>> Start Data to use
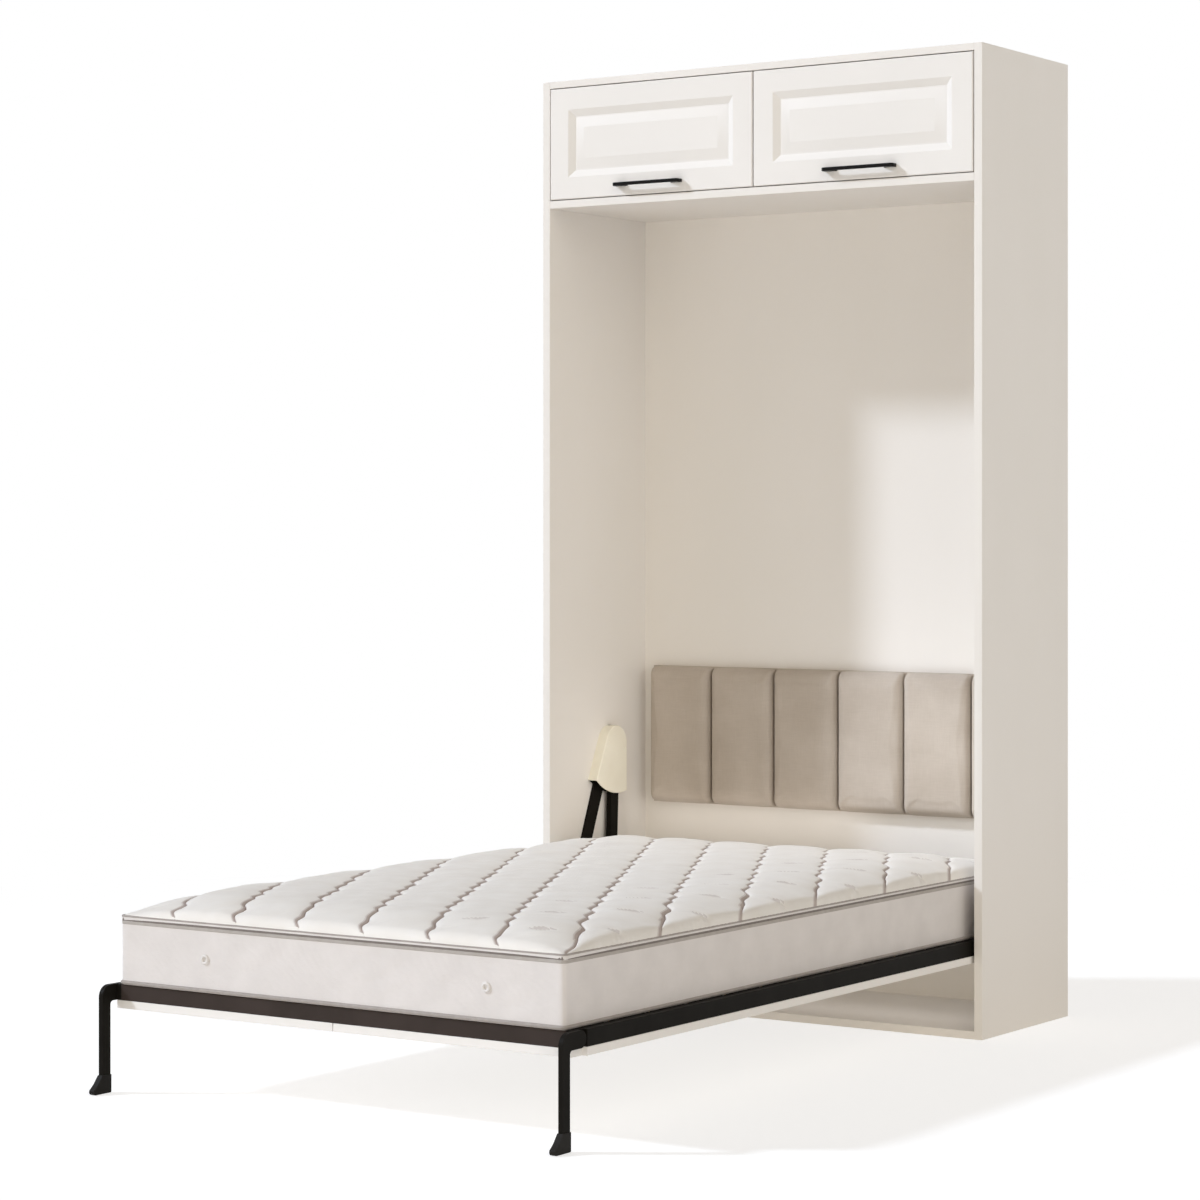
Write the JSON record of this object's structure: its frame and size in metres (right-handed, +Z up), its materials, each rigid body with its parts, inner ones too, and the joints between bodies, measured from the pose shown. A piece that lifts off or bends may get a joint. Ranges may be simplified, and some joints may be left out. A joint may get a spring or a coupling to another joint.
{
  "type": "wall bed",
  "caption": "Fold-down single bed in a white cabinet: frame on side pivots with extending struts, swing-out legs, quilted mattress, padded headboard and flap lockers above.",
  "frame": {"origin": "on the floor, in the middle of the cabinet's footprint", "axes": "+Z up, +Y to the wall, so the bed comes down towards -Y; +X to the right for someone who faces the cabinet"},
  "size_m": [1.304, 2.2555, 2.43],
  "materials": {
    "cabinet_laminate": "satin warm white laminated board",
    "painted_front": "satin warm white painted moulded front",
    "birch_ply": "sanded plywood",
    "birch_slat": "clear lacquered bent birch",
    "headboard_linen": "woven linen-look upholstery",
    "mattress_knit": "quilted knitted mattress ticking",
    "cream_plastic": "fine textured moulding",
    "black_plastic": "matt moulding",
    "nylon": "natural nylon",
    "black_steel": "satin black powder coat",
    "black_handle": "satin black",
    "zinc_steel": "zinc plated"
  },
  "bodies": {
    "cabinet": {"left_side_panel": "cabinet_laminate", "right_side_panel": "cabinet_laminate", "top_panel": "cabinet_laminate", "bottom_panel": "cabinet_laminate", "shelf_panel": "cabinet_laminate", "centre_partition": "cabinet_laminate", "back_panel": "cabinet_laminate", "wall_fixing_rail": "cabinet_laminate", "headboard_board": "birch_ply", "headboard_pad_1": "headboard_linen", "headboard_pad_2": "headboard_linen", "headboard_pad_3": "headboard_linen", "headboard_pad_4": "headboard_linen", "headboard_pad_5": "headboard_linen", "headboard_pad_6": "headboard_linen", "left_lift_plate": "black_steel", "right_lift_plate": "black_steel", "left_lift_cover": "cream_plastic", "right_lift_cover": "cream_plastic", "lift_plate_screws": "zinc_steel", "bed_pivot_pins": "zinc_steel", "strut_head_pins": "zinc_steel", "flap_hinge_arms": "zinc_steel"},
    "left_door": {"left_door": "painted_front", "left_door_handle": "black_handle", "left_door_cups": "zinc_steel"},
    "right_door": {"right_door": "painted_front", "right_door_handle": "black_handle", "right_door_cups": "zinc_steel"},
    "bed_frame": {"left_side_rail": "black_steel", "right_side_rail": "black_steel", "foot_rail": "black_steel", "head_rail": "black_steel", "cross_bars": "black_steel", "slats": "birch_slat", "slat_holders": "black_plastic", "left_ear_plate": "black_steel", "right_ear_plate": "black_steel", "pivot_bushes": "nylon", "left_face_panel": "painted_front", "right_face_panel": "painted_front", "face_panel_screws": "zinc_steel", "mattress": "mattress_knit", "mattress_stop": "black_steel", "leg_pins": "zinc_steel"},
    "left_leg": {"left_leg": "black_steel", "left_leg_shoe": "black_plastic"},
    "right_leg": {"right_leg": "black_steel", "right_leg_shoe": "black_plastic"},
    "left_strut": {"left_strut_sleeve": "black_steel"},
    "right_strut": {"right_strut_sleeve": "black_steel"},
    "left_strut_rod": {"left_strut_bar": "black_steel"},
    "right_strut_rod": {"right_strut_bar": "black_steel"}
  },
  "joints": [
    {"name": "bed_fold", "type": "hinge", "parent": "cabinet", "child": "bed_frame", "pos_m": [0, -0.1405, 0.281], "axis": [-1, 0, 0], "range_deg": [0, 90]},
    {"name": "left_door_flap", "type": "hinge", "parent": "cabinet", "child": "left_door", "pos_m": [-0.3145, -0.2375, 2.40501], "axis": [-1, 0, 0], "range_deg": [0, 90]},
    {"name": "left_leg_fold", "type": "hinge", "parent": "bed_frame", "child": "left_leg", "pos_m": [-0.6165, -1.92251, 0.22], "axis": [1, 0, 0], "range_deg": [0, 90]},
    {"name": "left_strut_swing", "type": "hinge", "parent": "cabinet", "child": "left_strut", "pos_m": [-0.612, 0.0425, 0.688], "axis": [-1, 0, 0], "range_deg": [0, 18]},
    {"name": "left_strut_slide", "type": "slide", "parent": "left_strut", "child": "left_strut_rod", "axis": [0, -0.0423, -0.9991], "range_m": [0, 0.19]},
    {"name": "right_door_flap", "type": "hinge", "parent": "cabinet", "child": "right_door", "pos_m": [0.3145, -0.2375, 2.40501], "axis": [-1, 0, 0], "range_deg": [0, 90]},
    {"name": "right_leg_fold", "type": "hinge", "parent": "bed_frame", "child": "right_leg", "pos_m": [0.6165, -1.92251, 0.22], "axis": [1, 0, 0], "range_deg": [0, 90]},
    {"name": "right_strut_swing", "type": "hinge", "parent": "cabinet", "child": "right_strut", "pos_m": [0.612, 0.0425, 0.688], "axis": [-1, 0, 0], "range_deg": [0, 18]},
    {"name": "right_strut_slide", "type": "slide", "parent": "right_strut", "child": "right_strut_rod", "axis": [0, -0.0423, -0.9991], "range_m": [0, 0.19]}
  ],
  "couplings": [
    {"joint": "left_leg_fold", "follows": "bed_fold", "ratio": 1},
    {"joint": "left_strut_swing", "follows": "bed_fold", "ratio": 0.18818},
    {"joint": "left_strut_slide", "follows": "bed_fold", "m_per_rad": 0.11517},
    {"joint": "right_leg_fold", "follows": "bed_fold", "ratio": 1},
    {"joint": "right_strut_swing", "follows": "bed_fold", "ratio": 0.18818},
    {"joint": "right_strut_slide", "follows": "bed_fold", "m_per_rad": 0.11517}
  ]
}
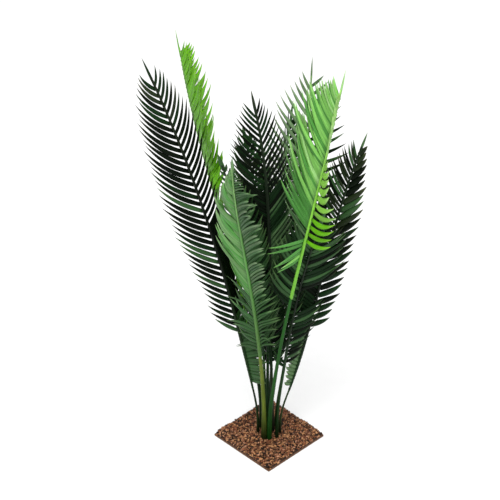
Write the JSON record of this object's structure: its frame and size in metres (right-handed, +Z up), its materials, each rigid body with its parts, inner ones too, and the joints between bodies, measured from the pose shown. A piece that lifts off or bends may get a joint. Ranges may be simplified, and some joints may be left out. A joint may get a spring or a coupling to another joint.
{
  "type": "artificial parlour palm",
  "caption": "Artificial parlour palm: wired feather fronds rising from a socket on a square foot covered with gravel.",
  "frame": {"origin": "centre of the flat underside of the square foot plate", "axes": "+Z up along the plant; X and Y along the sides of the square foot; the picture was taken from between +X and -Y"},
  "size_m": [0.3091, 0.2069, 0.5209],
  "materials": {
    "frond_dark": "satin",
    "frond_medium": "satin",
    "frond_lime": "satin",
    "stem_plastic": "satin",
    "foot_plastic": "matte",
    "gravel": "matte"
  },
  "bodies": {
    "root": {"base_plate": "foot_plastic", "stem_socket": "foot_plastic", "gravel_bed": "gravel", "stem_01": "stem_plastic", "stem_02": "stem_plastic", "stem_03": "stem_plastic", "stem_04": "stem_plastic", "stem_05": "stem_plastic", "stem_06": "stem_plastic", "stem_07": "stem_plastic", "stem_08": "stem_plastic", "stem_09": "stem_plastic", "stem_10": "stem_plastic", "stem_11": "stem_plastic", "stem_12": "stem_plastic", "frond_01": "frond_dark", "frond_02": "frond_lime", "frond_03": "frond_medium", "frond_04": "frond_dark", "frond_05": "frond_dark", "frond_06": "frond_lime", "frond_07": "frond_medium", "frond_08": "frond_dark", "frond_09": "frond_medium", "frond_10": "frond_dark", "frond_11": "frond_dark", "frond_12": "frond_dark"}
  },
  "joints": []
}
>> End Data to use
◆ Stated task
Print the records above in full, exactly.

◆ Worked solution
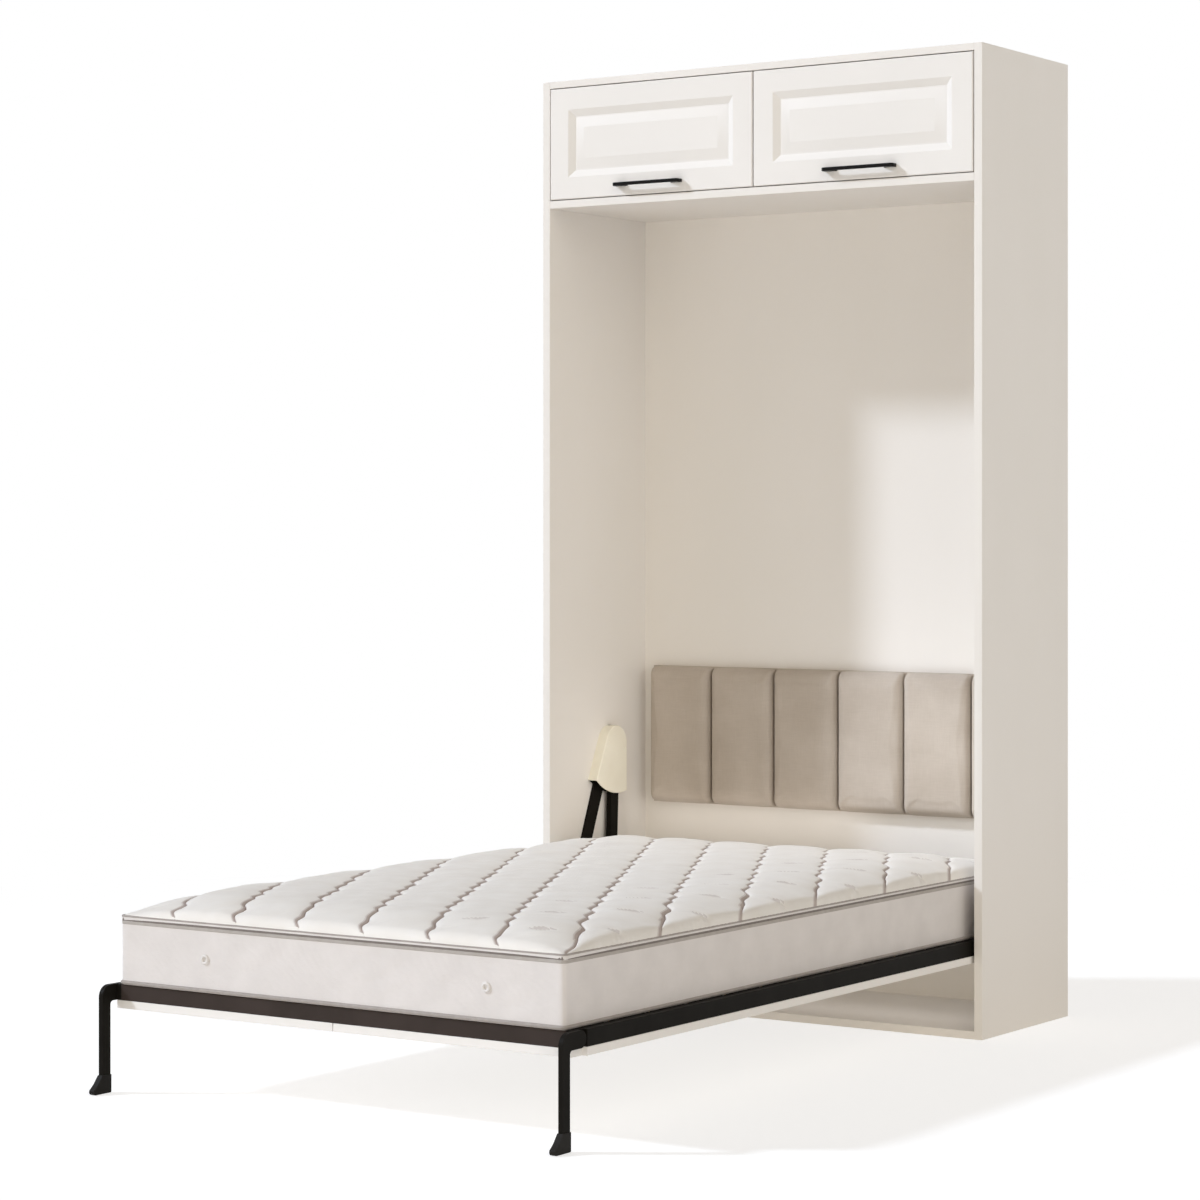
Write the JSON record of this object's structure: its frame and size in metres (right-handed, +Z up), its materials, each rigid body with its parts, inner ones too, and the joints between bodies, measured from the pose shown. A piece that lifts off or bends may get a joint. Ranges may be simplified, and some joints may be left out. A joint may get a spring or a coupling to another joint.
{
  "type": "wall bed",
  "caption": "Fold-down single bed in a white cabinet: frame on side pivots with extending struts, swing-out legs, quilted mattress, padded headboard and flap lockers above.",
  "frame": {"origin": "on the floor, in the middle of the cabinet's footprint", "axes": "+Z up, +Y to the wall, so the bed comes down towards -Y; +X to the right for someone who faces the cabinet"},
  "size_m": [1.304, 2.2555, 2.43],
  "materials": {
    "cabinet_laminate": "satin warm white laminated board",
    "painted_front": "satin warm white painted moulded front",
    "birch_ply": "sanded plywood",
    "birch_slat": "clear lacquered bent birch",
    "headboard_linen": "woven linen-look upholstery",
    "mattress_knit": "quilted knitted mattress ticking",
    "cream_plastic": "fine textured moulding",
    "black_plastic": "matt moulding",
    "nylon": "natural nylon",
    "black_steel": "satin black powder coat",
    "black_handle": "satin black",
    "zinc_steel": "zinc plated"
  },
  "bodies": {
    "cabinet": {"left_side_panel": "cabinet_laminate", "right_side_panel": "cabinet_laminate", "top_panel": "cabinet_laminate", "bottom_panel": "cabinet_laminate", "shelf_panel": "cabinet_laminate", "centre_partition": "cabinet_laminate", "back_panel": "cabinet_laminate", "wall_fixing_rail": "cabinet_laminate", "headboard_board": "birch_ply", "headboard_pad_1": "headboard_linen", "headboard_pad_2": "headboard_linen", "headboard_pad_3": "headboard_linen", "headboard_pad_4": "headboard_linen", "headboard_pad_5": "headboard_linen", "headboard_pad_6": "headboard_linen", "left_lift_plate": "black_steel", "right_lift_plate": "black_steel", "left_lift_cover": "cream_plastic", "right_lift_cover": "cream_plastic", "lift_plate_screws": "zinc_steel", "bed_pivot_pins": "zinc_steel", "strut_head_pins": "zinc_steel", "flap_hinge_arms": "zinc_steel"},
    "left_door": {"left_door": "painted_front", "left_door_handle": "black_handle", "left_door_cups": "zinc_steel"},
    "right_door": {"right_door": "painted_front", "right_door_handle": "black_handle", "right_door_cups": "zinc_steel"},
    "bed_frame": {"left_side_rail": "black_steel", "right_side_rail": "black_steel", "foot_rail": "black_steel", "head_rail": "black_steel", "cross_bars": "black_steel", "slats": "birch_slat", "slat_holders": "black_plastic", "left_ear_plate": "black_steel", "right_ear_plate": "black_steel", "pivot_bushes": "nylon", "left_face_panel": "painted_front", "right_face_panel": "painted_front", "face_panel_screws": "zinc_steel", "mattress": "mattress_knit", "mattress_stop": "black_steel", "leg_pins": "zinc_steel"},
    "left_leg": {"left_leg": "black_steel", "left_leg_shoe": "black_plastic"},
    "right_leg": {"right_leg": "black_steel", "right_leg_shoe": "black_plastic"},
    "left_strut": {"left_strut_sleeve": "black_steel"},
    "right_strut": {"right_strut_sleeve": "black_steel"},
    "left_strut_rod": {"left_strut_bar": "black_steel"},
    "right_strut_rod": {"right_strut_bar": "black_steel"}
  },
  "joints": [
    {"name": "bed_fold", "type": "hinge", "parent": "cabinet", "child": "bed_frame", "pos_m": [0, -0.1405, 0.281], "axis": [-1, 0, 0], "range_deg": [0, 90]},
    {"name": "left_door_flap", "type": "hinge", "parent": "cabinet", "child": "left_door", "pos_m": [-0.3145, -0.2375, 2.40501], "axis": [-1, 0, 0], "range_deg": [0, 90]},
    {"name": "left_leg_fold", "type": "hinge", "parent": "bed_frame", "child": "left_leg", "pos_m": [-0.6165, -1.92251, 0.22], "axis": [1, 0, 0], "range_deg": [0, 90]},
    {"name": "left_strut_swing", "type": "hinge", "parent": "cabinet", "child": "left_strut", "pos_m": [-0.612, 0.0425, 0.688], "axis": [-1, 0, 0], "range_deg": [0, 18]},
    {"name": "left_strut_slide", "type": "slide", "parent": "left_strut", "child": "left_strut_rod", "axis": [0, -0.0423, -0.9991], "range_m": [0, 0.19]},
    {"name": "right_door_flap", "type": "hinge", "parent": "cabinet", "child": "right_door", "pos_m": [0.3145, -0.2375, 2.40501], "axis": [-1, 0, 0], "range_deg": [0, 90]},
    {"name": "right_leg_fold", "type": "hinge", "parent": "bed_frame", "child": "right_leg", "pos_m": [0.6165, -1.92251, 0.22], "axis": [1, 0, 0], "range_deg": [0, 90]},
    {"name": "right_strut_swing", "type": "hinge", "parent": "cabinet", "child": "right_strut", "pos_m": [0.612, 0.0425, 0.688], "axis": [-1, 0, 0], "range_deg": [0, 18]},
    {"name": "right_strut_slide", "type": "slide", "parent": "right_strut", "child": "right_strut_rod", "axis": [0, -0.0423, -0.9991], "range_m": [0, 0.19]}
  ],
  "couplings": [
    {"joint": "left_leg_fold", "follows": "bed_fold", "ratio": 1},
    {"joint": "left_strut_swing", "follows": "bed_fold", "ratio": 0.18818},
    {"joint": "left_strut_slide", "follows": "bed_fold", "m_per_rad": 0.11517},
    {"joint": "right_leg_fold", "follows": "bed_fold", "ratio": 1},
    {"joint": "right_strut_swing", "follows": "bed_fold", "ratio": 0.18818},
    {"joint": "right_strut_slide", "follows": "bed_fold", "m_per_rad": 0.11517}
  ]
}
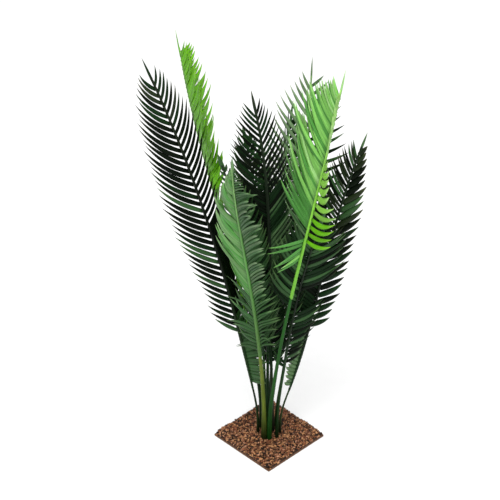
Write the JSON record of this object's structure: its frame and size in metres (right-handed, +Z up), its materials, each rigid body with its parts, inner ones too, and the joints between bodies, measured from the pose shown. A piece that lifts off or bends may get a joint. Ranges may be simplified, and some joints may be left out. A joint may get a spring or a coupling to another joint.
{
  "type": "artificial parlour palm",
  "caption": "Artificial parlour palm: wired feather fronds rising from a socket on a square foot covered with gravel.",
  "frame": {"origin": "centre of the flat underside of the square foot plate", "axes": "+Z up along the plant; X and Y along the sides of the square foot; the picture was taken from between +X and -Y"},
  "size_m": [0.3091, 0.2069, 0.5209],
  "materials": {
    "frond_dark": "satin",
    "frond_medium": "satin",
    "frond_lime": "satin",
    "stem_plastic": "satin",
    "foot_plastic": "matte",
    "gravel": "matte"
  },
  "bodies": {
    "root": {"base_plate": "foot_plastic", "stem_socket": "foot_plastic", "gravel_bed": "gravel", "stem_01": "stem_plastic", "stem_02": "stem_plastic", "stem_03": "stem_plastic", "stem_04": "stem_plastic", "stem_05": "stem_plastic", "stem_06": "stem_plastic", "stem_07": "stem_plastic", "stem_08": "stem_plastic", "stem_09": "stem_plastic", "stem_10": "stem_plastic", "stem_11": "stem_plastic", "stem_12": "stem_plastic", "frond_01": "frond_dark", "frond_02": "frond_lime", "frond_03": "frond_medium", "frond_04": "frond_dark", "frond_05": "frond_dark", "frond_06": "frond_lime", "frond_07": "frond_medium", "frond_08": "frond_dark", "frond_09": "frond_medium", "frond_10": "frond_dark", "frond_11": "frond_dark", "frond_12": "frond_dark"}
  },
  "joints": []
}